I would rediscover the secret of great communications and great combustions. I would say storm. I would say river. I would say tornado. I would say leaf. I would say tree. I would be drenched by all rains, moistened by all dews.
and
all I would need is a mouthful of jiculi milk to discover in you always\ as distant as a mirage --- a thousand times more native and made golden by a sun that no prism divides --- the earth where everything is free and fraternal, my earth
and
in the glance of disorder there is this swallow of mint and broom which melts always to be reborn in the tidal wave of your light (Calm and lull oh my voice the child who does not know that the map of spring is always to be drawn again)
Notes
*“En parcourant le Louvre, il savait, à une année près, la provenance des toiles, et dans quelle église, quelle galerie, on pourrait trouver leurs répliques.

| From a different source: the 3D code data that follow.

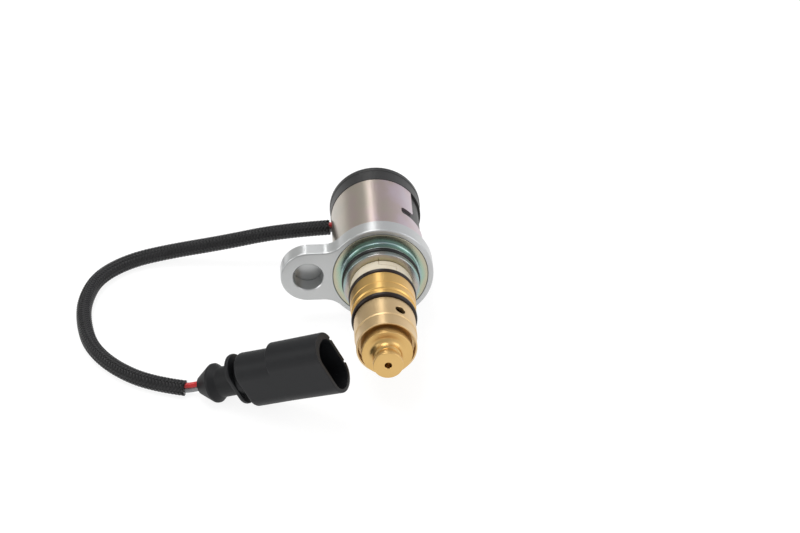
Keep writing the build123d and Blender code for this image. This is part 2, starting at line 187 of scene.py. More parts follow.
floor_mesh = bpy.data.meshes.new("floor")
floor_reach = 3.0
floor_mesh.from_pydata(
    [(x * floor_reach, y * floor_reach, 0) for x, y in ((-1, -1), (1, -1), (1, 1), (-1, 1))],
    [],
    [(0, 1, 2, 3)],
)
floor = bpy.data.objects.new("floor", floor_mesh)
scene.collection.objects.link(floor)
floor_paint = bpy.data.materials.new("floor_white")
floor_paint.use_nodes = True
paper = Tree(floor_paint.node_tree)
paper_shader = floor_paint.node_tree.nodes["Principled BSDF"]
paper_shader.inputs["Roughness"].default_value = 0.9
paper_shader.inputs["Specular IOR Level"].default_value = 0.0
paper_ray = paper.add("ShaderNodeLightPath", out="Is Camera Ray")
paper_seen = paper_ray.math("MAXIMUM", paper_ray.other("Is Glossy Ray")).math(
    "MAXIMUM", paper_ray.other("Is Transmission Ray")
)
paper_glow = 0.86
paper.feed(
    paper_shader.inputs["Base Color"],
    paper.blend(paper_seen, colour(228, 228, 228), colour(124, 124, 124)),
)
paper.feed(paper_shader.inputs["Emission Strength"], paper_seen * paper_glow)
paper_shader.inputs["Emission Color"].default_value = (1, 1, 1, 1)
floor_mesh.materials.append(floor_paint)


# The lead's route: out of the can's side, down to the table, round in one wide bend and back to
# the plug. The wires run in a sleeve braided from flat bundles of black thread, over two and
# under two, cut off with a few loose ends at both ends.
lead_route = [
    (-0.007395, 0.033357, 0.013205),
    (-0.0224, 0.0343, 0.0118),
    (-0.0401, 0.0349, 0.0076),
    (-0.0570, 0.0366, 0.0036),
    (-0.0694, 0.0339, 0.0024),
    (-0.0789, 0.0255, 0.0024),
    (-0.0825, 0.0136, 0.0024),
    (-0.0823, 0.0027, 0.0024),
    (-0.0798, -0.0092, 0.0024),
    (-0.0726, -0.0197, 0.0024),
    (-0.0617, -0.0277, 0.0024),
    (-0.0517, -0.0303, 0.0024),
]
lead_diameter = 0.0047

line = bpy.data.curves.new("lead_line", "CURVE")
line.dimensions = "3D"
line.resolution_u = 24
spline = line.splines.new("NURBS")
spline.points.add(len(lead_route) - 1)
for knot, place in zip(spline.points, lead_route):
    knot.co = (*place, 1)
spline.order_u = 3
spline.use_endpoint_u = True
lead_line = bpy.data.objects.new("lead_line", line)
scene.collection.objects.link(lead_line)
lead_path = [v.co.copy() for v in bpy.data.meshes.new_from_object(lead_line).vertices]


def new_material(name, roughness, metallic=0.0):
    """A material, its tree and its shader, with the plain values set on the shader itself."""
    material = bpy.data.materials.new(name)
    material.use_nodes = True
    shader = material.node_tree.nodes["Principled BSDF"]
    shader.inputs["Roughness"].default_value = roughness
    shader.inputs["Metallic"].default_value = metallic
    return material, Tree(material.node_tree), shader


def millimetres(tree):
    """The place on the piece, in millimetres."""
    place = tree.add("ShaderNodeTexCoord", out="Object")
    return tree.add("ShaderNodeVectorMath", {"operation": "SCALE"}, {0: place, "Scale": 1000.0})


def noise(tree, place, scale, detail=2.0, roughness=0.5):
    return tree.add(
        "ShaderNodeTexNoise",
        sockets={"Vector": place, "Scale": scale, "Detail": detail, "Roughness": roughness},
    )


def bump(tree, shader, height, strength, distance):
    """Feeds a height, in metres times its distance, to the shader's normal."""
    normal = tree.add(
        "ShaderNodeBump", sockets={"Height": height, "Strength": strength, "Distance": distance}
    )
    tree.feed(shader.inputs["Normal"], normal)


braid_black, tree, shader = new_material("braid_black", 0.42)
shader.inputs["Specular IOR Level"].default_value = 0.4
across = tree.add("ShaderNodeAttribute", {"attribute_name": "across"}, out="Fac")
thread = (across * (3 * pi)).math("COSINE") * 0.5 + 0.5
glint_patches = noise(tree, millimetres(tree), 0.35, 3.0)
# The thread crowns are painted lighter in patches along the sleeve: a painted glint of the lamps on the
# threads.
tree.feed(
    shader.inputs["Base Color"],
    tree.blend(thread * glint_patches, colour(8, 8, 9), colour(40, 39, 42)),
)
tree.feed(shader.inputs["Roughness"], 0.56 - thread * 0.26)
bump(tree, shader, thread, 0.6, 0.00006)

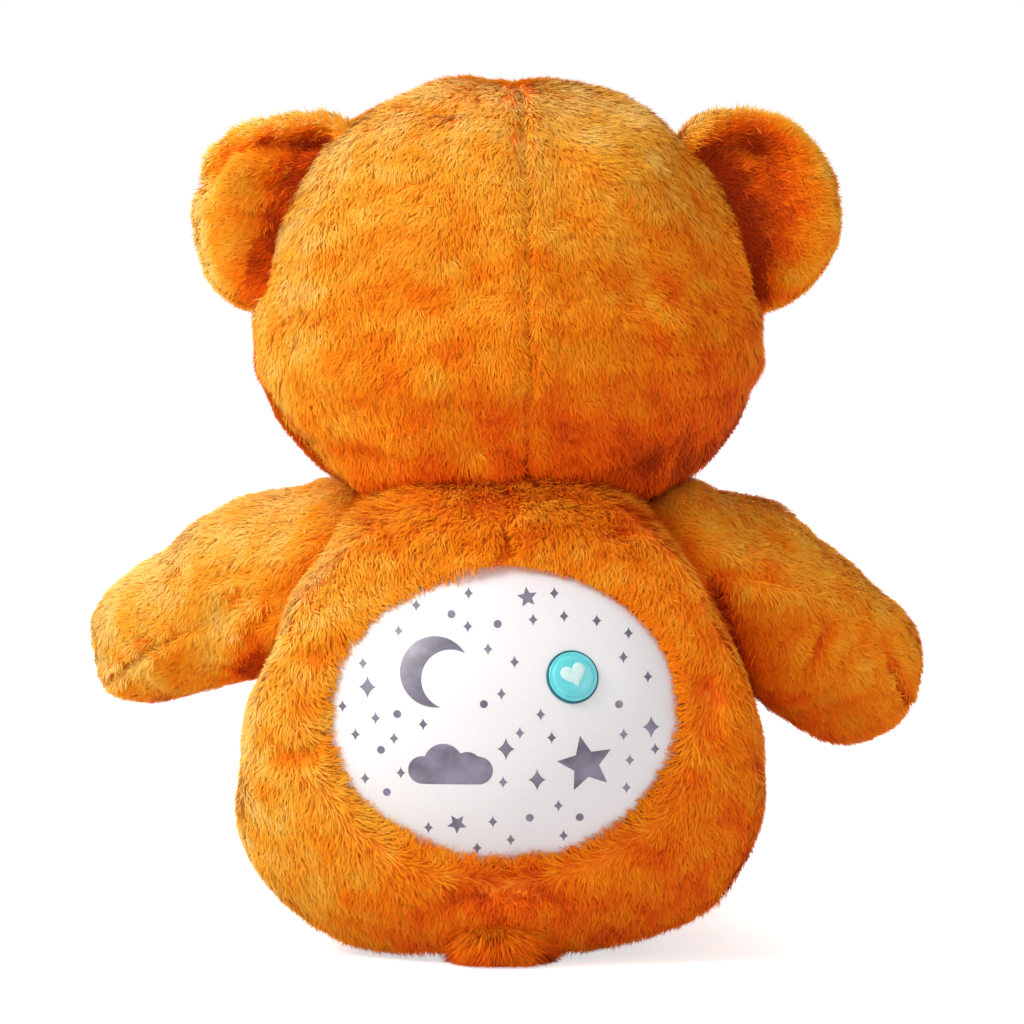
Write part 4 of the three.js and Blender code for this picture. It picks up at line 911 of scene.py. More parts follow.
def makeLimb(kind, side, seed):
    form, place = limbForm(kind, side)
    look, creases = limbLook[kind], armCreases[side] if kind == "arm" else ()
    grid = stuffed(shrunk(form, pile["depth"]), look["rows"], look["cols"])
    normals = gridNormals(grid)
    # plumper away from the root, and most on top
    swell = faded(look["plump"][side], *limbLook["plumpAlong"], grid[..., 2])
    swell = swell * (1 + limbLook["plumpTop"] * (normals @ place[2, :3]))
    swell = swell + look["lump"] * waves(grid, limbLook["lumpSize"], seed)
    grid = seated(creased(placed(pushed(grid, swell, normals), place), creases))
    # the nap runs along the arm and a little down, and down the outer side of the leg
    nap = np.array([look["napOut"] * signs[side], 0, -look["napDown"]]) + look["napAlong"] * place[:3, 2]

    def keep(points, normals):
        kept = ~insideForm(torso, torsoPlace, points, limbLook["inTorso"])
        if kind == "arm":
            return kept & ~insideForm(skull, skullPlace, points, limbLook["inHead"])
        local = localTo(points, place)
        beside = np.hypot(local[:, 0], local[:, 1]) > limbLook["underSole"]
        return kept & (beside | (local[:, 2] < form["up"] - limbLook["soleEdge"]))

    def tone(points, normals):
        # painted light on top and on the side towards the key lamp, painted shade where the limb meets the torso
        rise = look["tone"] + limbLook["paintedTopLight"] * normals[:, 2]
        return rise + paintedLitSide(points, normals) - paintedFoldShade(torso, torsoPlace, points)

    plushPiece(f"{kind}_{side}", grid, f"{side}_{kind}", "fur",
               {**look["pile"], "seed": look["pile"]["seed"] + seed}, lambda points, normals: nap, keep=keep,
               tone=tone, creases=creases)


for number, side in enumerate(signs):
    makeLimb("arm", side, number)
    makeLimb("leg", side, number + 2)
print("arms and legs made")


# Soles: flat pads of shorter pale pile on the ends of the legs

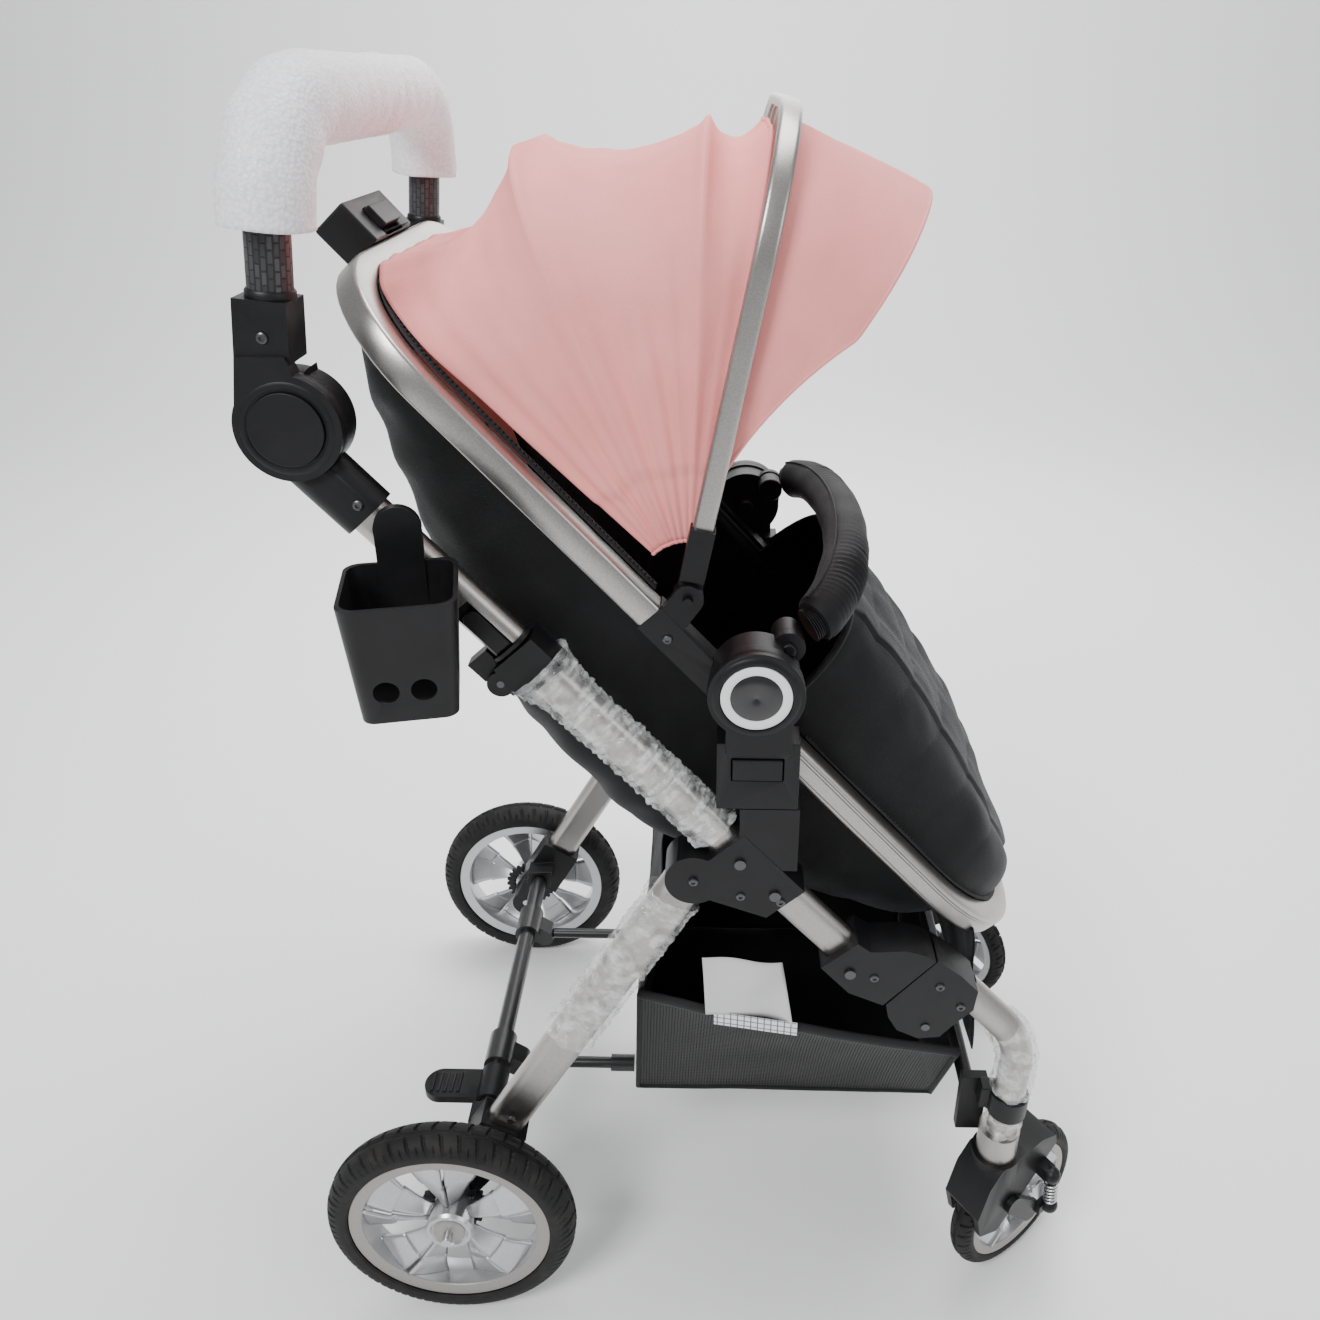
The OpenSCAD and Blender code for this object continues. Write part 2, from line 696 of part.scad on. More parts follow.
// Padded liner on the floor of the tub
function liner_row(s, lift) =
    let (w = min(145, ring_half(s, ring_w - ring_t / 2) - 26))
    [for (f = [-1, -0.6, 0, 0.6, 1]) let (q = on_ring(s, tub_depth(s) - lift - 14 * pow(abs(f), 4))) [q[0], f * w, q[1]]];
module seat_liner() {
    stations = [70, 140, 220, 300, 380, 450, 520, 600];
    color([0.62, 0.30, 0.29]) placed()
        skin([for (s = stations) liner_row(s, 11)], [for (s = stations) liner_row(s, 29)]);
}
// Cover over the child's legs, domed above the ring plane
function muff_high(s) = 26 + 74 * pow(max(0, cos(90 * (s - 478) / 362)), 0.8);
function muff_row(s, inset) =
    let (w = ring_half(s, ring_w - ring_t / 2 - 1) - inset, h = muff_high(s) - inset, c = min(70, w * 0.55, h - 8))
    [for (p = u_curve(w, 7.5, h, c)) let (q = on_ring(s, -p[1])) [q[0], p[0], q[1]]];
module footmuff() {
    stations = [478, 530, 590, 650, 710, 770, 810, 832];
    color(cloth) placed() skin([for (s = stations) muff_row(s, 9)], [for (s = stations) muff_row(s, 0)]);
}
// Shoulder and crotch straps with their buckle, lying on the liner
module strap(s0, s1, y0, y1, w) {
    function row(s, y, lift) = [for (f = [-1, 0, 1]) let (q = on_ring(s, tub_depth(s) - lift)) [q[0], y + f * w / 2, q[1]]];
    steps = 5;
    skin([for (i = [0:steps]) row(mix(s0, s1, i / steps), mix(y0, y1, i / steps), 33)],
         [for (i = [0:steps]) row(mix(s0, s1, i / steps), mix(y0, y1, i / steps), 36)]);
}
module harness() {
    color([0.03, 0.03, 0.03]) placed() {
        for (m = [-1, 1]) strap(170, 385, m * 55, m * 24, 25);
        strap(436, 480, 0, 0, 30);
        at(on_ring(410, tub_depth(410) - 37)) rotate([0, 90 + slope, 0]) rotate([0, 90, 0])
            cylinder(r = 24, h = 10, center = true);
    }
}
module recline_housing() {
    color(black) placed() ring_frame() difference() {
        translate([-14, -55, -52]) cube([34, 110, 39.4]);
        translate([-16, -24.4, -40.4]) cube([12, 48.8, 24.8]);
    }
}
module recline_lever() { color([0.35, 0.35, 0.36]) placed() ring_frame() translate([-20, -24, -40]) cube([13, 48, 20]); }

// ----------------------------------------------------------------- canopy

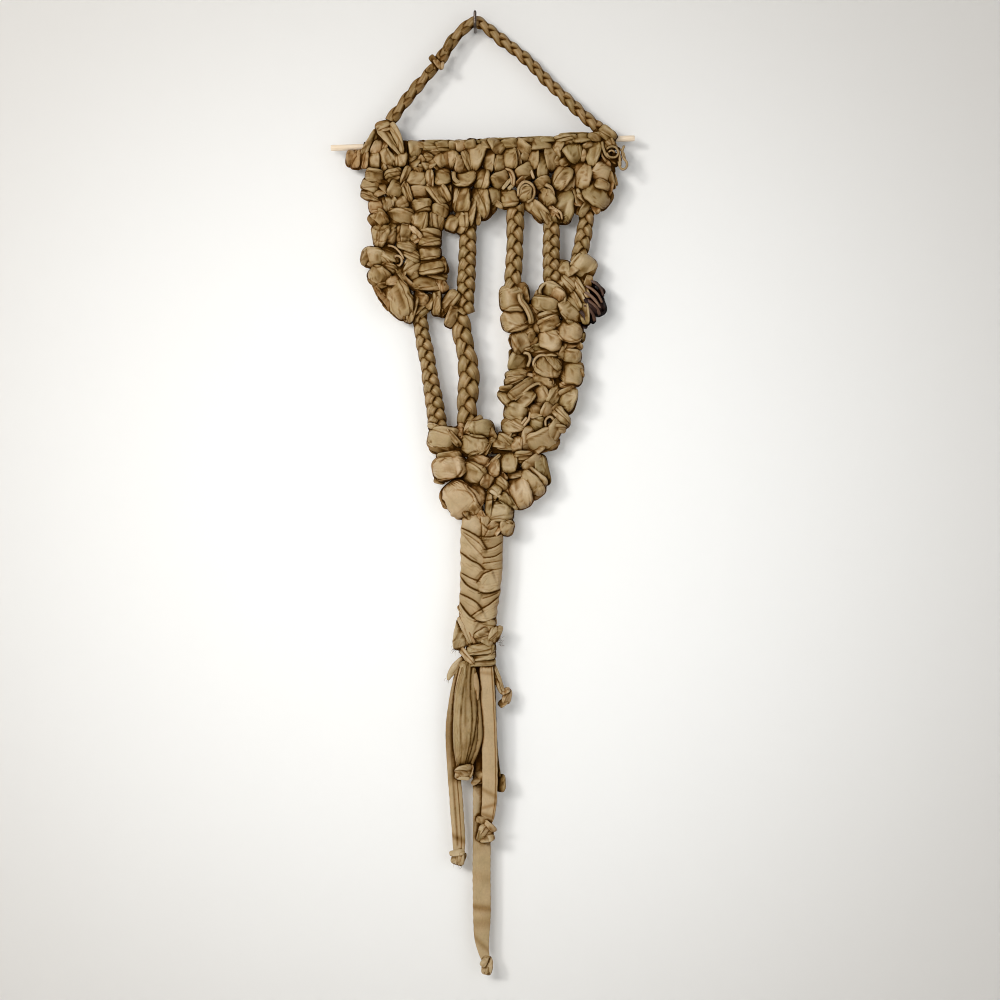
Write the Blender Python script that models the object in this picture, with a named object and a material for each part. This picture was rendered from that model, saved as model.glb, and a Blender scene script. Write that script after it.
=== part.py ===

Il connaissait admirablement les musées d’Europe. Comment ? Lui, qui ne les avait jamais visités, n’ayant presque pas voyagé ? C’est, je crois, qu’il lui suffisait de lire, de voir une chose une fois, pour s’en souvenir à jamais. Il regardait, il lisait très lentement, presque douloureusement ; mais la date, le morceau du monde qu’il arrachait à la terre ou au livre, il les emportait, gravés, enfouis en lui, sans que rien désormais les en pût déraciner.” Joachim Gasquet, Cézanne, Éditions Bernheim-Jeune, 1926.